Sting voices opposition to huge Amazon dam in Brazil, saying it would destroy river, lives

By Ian James, AP
Tuesday, May 4, 2010

Sting voices opposition to Amazon dam in Brazil

CARACAS, Venezuela — Sting is speaking out against Brazil’s renewed plan for a huge dam in the Amazon that he helped halt two decades ago, saying the project would destroy a river and the lives of thousands who depend on it.

The British music star voiced opposition to the Belo Monte dam at a news conference Tuesday, saying: “I stand in solidarity with the indigenous people who are trying to stop it.”

He is among a growing number of celebrities, including film director James Cameron and actress Sigourney Weaver, who have joined activists in lobbying against Brazil’s plan to build the world’s third-largest dam on the Xingu River.

Sting helped put a temporary halt to the Belo Monte dam in 1989 when he protested alongside Brazilian Indians in an event that helped persuade international lenders not to finance the project.

But buoyed by a strong economy, the Brazilian government is now moving ahead with the hydroelectric dam on its own, insisting it is an indispensable energy solution for the country.

“All of the reasons I fought against it 20 years ago are still there. It will destroy an entire river system and destroy the lives and culture of the people who live there and have lived there for thousands of years,” said Sting, who was in Venezuela for a concert.

“The dam is too far away from Sao Paulo to be any use to ordinary Brazilians,” he said. “The plan is for it to be the first of six or seven dams, with even more destruction.”

Environmentalists and indigenous groups say the dam would lay waste to wildlife and ruin the livelihoods of those who live in the area to be flooded. They say the electricity produced would mostly benefit mining companies, and that the dam wouldn’t be financially viable unless several more dams are built upstream to add to the reservoir storage capacity.

Brazilian President Luiz Inacio Lula da Silva insists the dam is essential for the country’s future, saying it will supply the growing population in the Amazon region and will produce clean energy while supporting the expanding economy.

Silva says it will displace 16,000 people. Activists argue that 40,000 will be forced to move.

Sting has for years advocated land rights for indigenous people and forest conservation through the Rainforest Foundation, which he founded in 1989.

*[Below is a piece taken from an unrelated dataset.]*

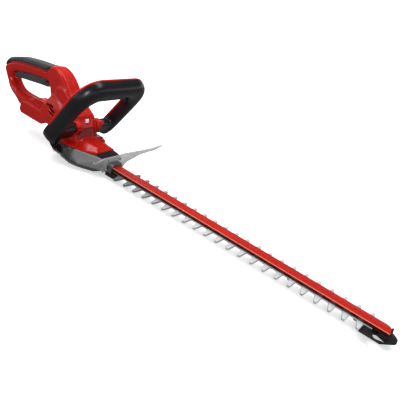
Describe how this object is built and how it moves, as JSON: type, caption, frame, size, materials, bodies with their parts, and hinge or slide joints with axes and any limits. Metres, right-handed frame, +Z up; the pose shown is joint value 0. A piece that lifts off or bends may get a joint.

When Cameron participated in protests against the project in Brazil last month, he compared the anti-dam struggle by indigenous people to the plot of his blockbuster film “Avatar” — which depicts a fictitious race fighting to protect its homeland from plans to extract its resources.

The 11,000-megawatt dam would be the world’s third-largest hydroelectric energy producer behind China’s Three Gorges dam and the Itaipu dam on Brazil’s border with Paraguay.

Norte Energia, a consortium of nine companies, won the bidding for the contract to build the dam last month after the government prevailed over legal challenges that had temporarily halted the bidding three times.